* EXERCISE AIM: Can you write out all of the material below, word for word?
>>
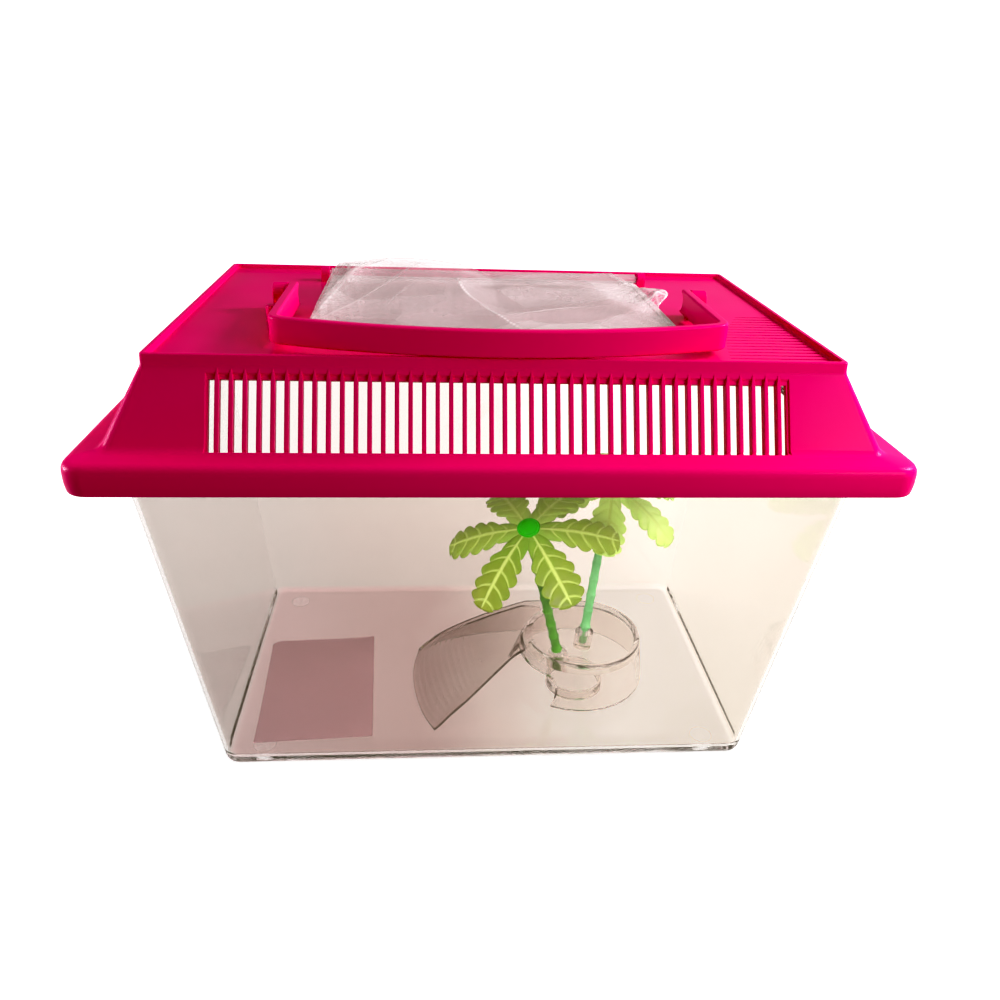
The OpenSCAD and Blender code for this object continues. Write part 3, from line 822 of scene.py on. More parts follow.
# ------------------------------------------------------------------ hatch
def make_door():
    d = loft("hatch_panel", [
        (142.2, 93.0, 2.6, 184.1, 0, 0, 0), (143.2, 94.0, 3, 184.5, 0, 0, 0.3), (143.2, 94.0, 3, 185.7, 0, 0, 0.3), (142.4, 93.2, 2.6, 186.1, 0, 0, 0.2),
        (137.0, 87.8, 2.0, 186.1, 0, 0, 0.2), (136.4, 87.2, 1.8, 185.7, 0, 0, 0)], closed=False, steps=2, n=6)
    web = block("web", (-70.4, 44, 184.1), (70.4, 51, 186.0))
    tab = loft("tab", [(23.2, 9.2, 2.0, 184.1, 0, -47.6, 0), (24, 10, 2.4, 184.5, 0, -47.4, 0.2), (24, 10, 2.4, 185.8, 0, -47.4, 0.3), (23.2, 9.2, 2.0, 186.15, 0, -47.6, 0)], closed=False, steps=2, n=6)
    grips = [turned("grip", rounded_profile(0.45, -9, 9, 0.4), 12, "X", (0, -50.6 + 1.5 * i, 186.1)) for i in range(3)]
    barrel = turned("barrel", rounded_profile(2.4, -71.9, 71.9, 0.4), 28, "X", (0, 51, 187))
    pins = turned("pins", rounded_profile(1.5, -76, 76, 0.3), 24, "X", (0, 51, 187))
    lip = loft("lip", [(136.8, 86.0, 2.0, 182.3, 0, -0.4, 0), (136.8, 86.0, 2.0, 184.4, 0, -0.4, 0), (134.4, 83.6, 1.2, 184.4, 0, -0.4, 0), (134.4, 83.6, 1.2, 182.3, 0, -0.4, 0)], closed=True, steps=1, n=6)
    for o in (web, tab, join("grips", grips), barrel, pins, lip):
        boolean(d, o, "UNION")
    clean(d)
    return smooth(d, 33)


# ------------------------------------------------------------------ film over the hatch
def film_shape(u, v):
    """Place of the film at u (left to right) and v (front to back), both 0 to 1, in mm."""
    front = np.array([(-71.0, -45.0), (-60.0, -51.0), (-34.0, -57.0), (0.0, -59.0), (34.0, -57.0), (57.0, -50.0), (69.0, -37.0)])
    back = np.array([(-66.5, 40.0), (-44.0, 41.5), (-20.0, 41.0), (0.0, 39.0), (20.0, 39.5), (42.0, 41.0), (58.0, 40.0)])

    def at(line, t):
        k = t * (len(line) - 1)
        i = min(int(k), len(line) - 2)
        f = k - i
        p0, p1, p2, p3 = line[max(i - 1, 0)], line[i], line[i + 1], line[min(i + 2, len(line) - 1)]
        return 0.5 * ((2 * p1) + (-p0 + p2) * f + (2 * p0 - 5 * p1 + 4 * p2 - p3) * f * f + (-p0 + 3 * p1 - 3 * p2 + p3) * f ** 3)

    p = at(front, u) * (1 - v) + at(back, u) * v
    # the right end runs out into a crumpled lobe
    lobe = math.exp(-((v - 0.46) / 0.13) ** 2) * max(0.0, (u - 0.80) / 0.20) ** 1.6
    return p[0] + 9.0 * lobe, p[1] - 4.0 * lobe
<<
* WORKED SOLUTION:
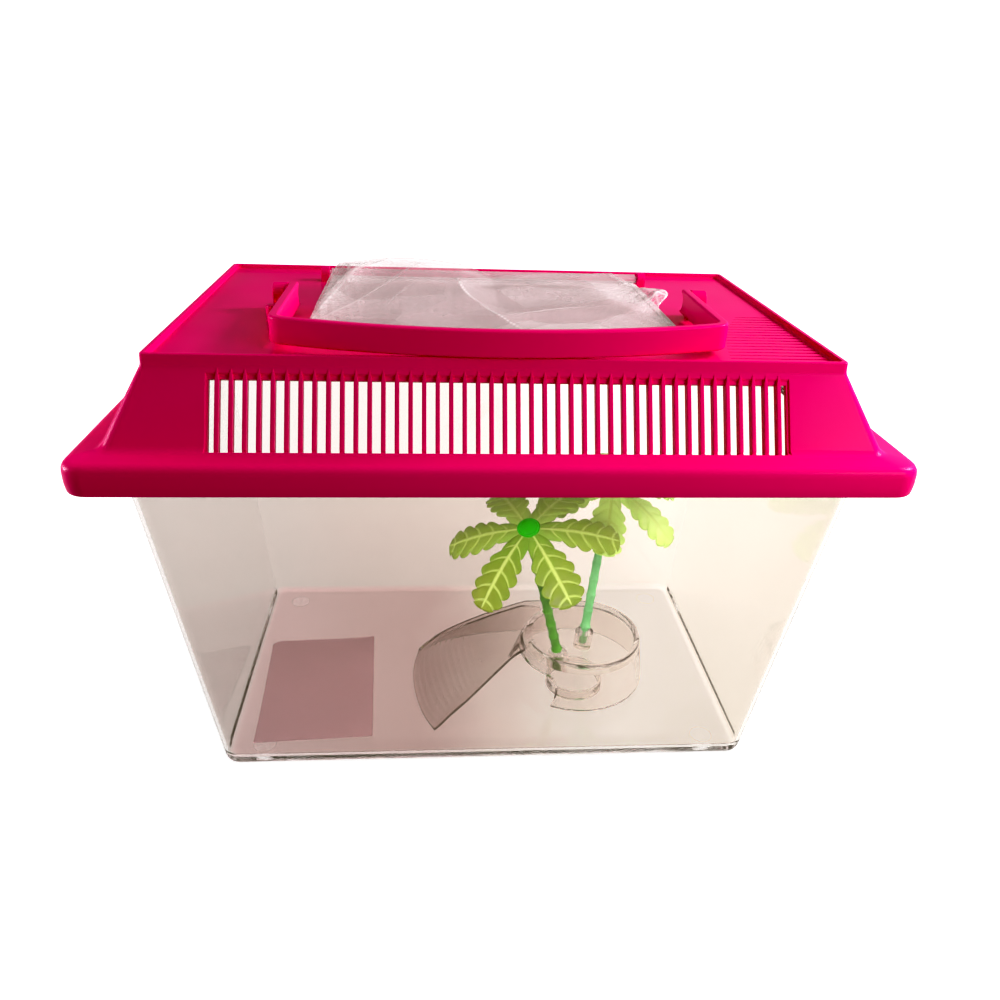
The OpenSCAD and Blender code for this object continues. Write part 3, from line 822 of scene.py on. More parts follow.
# ------------------------------------------------------------------ hatch
def make_door():
    d = loft("hatch_panel", [
        (142.2, 93.0, 2.6, 184.1, 0, 0, 0), (143.2, 94.0, 3, 184.5, 0, 0, 0.3), (143.2, 94.0, 3, 185.7, 0, 0, 0.3), (142.4, 93.2, 2.6, 186.1, 0, 0, 0.2),
        (137.0, 87.8, 2.0, 186.1, 0, 0, 0.2), (136.4, 87.2, 1.8, 185.7, 0, 0, 0)], closed=False, steps=2, n=6)
    web = block("web", (-70.4, 44, 184.1), (70.4, 51, 186.0))
    tab = loft("tab", [(23.2, 9.2, 2.0, 184.1, 0, -47.6, 0), (24, 10, 2.4, 184.5, 0, -47.4, 0.2), (24, 10, 2.4, 185.8, 0, -47.4, 0.3), (23.2, 9.2, 2.0, 186.15, 0, -47.6, 0)], closed=False, steps=2, n=6)
    grips = [turned("grip", rounded_profile(0.45, -9, 9, 0.4), 12, "X", (0, -50.6 + 1.5 * i, 186.1)) for i in range(3)]
    barrel = turned("barrel", rounded_profile(2.4, -71.9, 71.9, 0.4), 28, "X", (0, 51, 187))
    pins = turned("pins", rounded_profile(1.5, -76, 76, 0.3), 24, "X", (0, 51, 187))
    lip = loft("lip", [(136.8, 86.0, 2.0, 182.3, 0, -0.4, 0), (136.8, 86.0, 2.0, 184.4, 0, -0.4, 0), (134.4, 83.6, 1.2, 184.4, 0, -0.4, 0), (134.4, 83.6, 1.2, 182.3, 0, -0.4, 0)], closed=True, steps=1, n=6)
    for o in (web, tab, join("grips", grips), barrel, pins, lip):
        boolean(d, o, "UNION")
    clean(d)
    return smooth(d, 33)


# ------------------------------------------------------------------ film over the hatch
def film_shape(u, v):
    """Place of the film at u (left to right) and v (front to back), both 0 to 1, in mm."""
    front = np.array([(-71.0, -45.0), (-60.0, -51.0), (-34.0, -57.0), (0.0, -59.0), (34.0, -57.0), (57.0, -50.0), (69.0, -37.0)])
    back = np.array([(-66.5, 40.0), (-44.0, 41.5), (-20.0, 41.0), (0.0, 39.0), (20.0, 39.5), (42.0, 41.0), (58.0, 40.0)])

    def at(line, t):
        k = t * (len(line) - 1)
        i = min(int(k), len(line) - 2)
        f = k - i
        p0, p1, p2, p3 = line[max(i - 1, 0)], line[i], line[i + 1], line[min(i + 2, len(line) - 1)]
        return 0.5 * ((2 * p1) + (-p0 + p2) * f + (2 * p0 - 5 * p1 + 4 * p2 - p3) * f * f + (-p0 + 3 * p1 - 3 * p2 + p3) * f ** 3)

    p = at(front, u) * (1 - v) + at(back, u) * v
    # the right end runs out into a crumpled lobe
    lobe = math.exp(-((v - 0.46) / 0.13) ** 2) * max(0.0, (u - 0.80) / 0.20) ** 1.6
    return p[0] + 9.0 * lobe, p[1] - 4.0 * lobe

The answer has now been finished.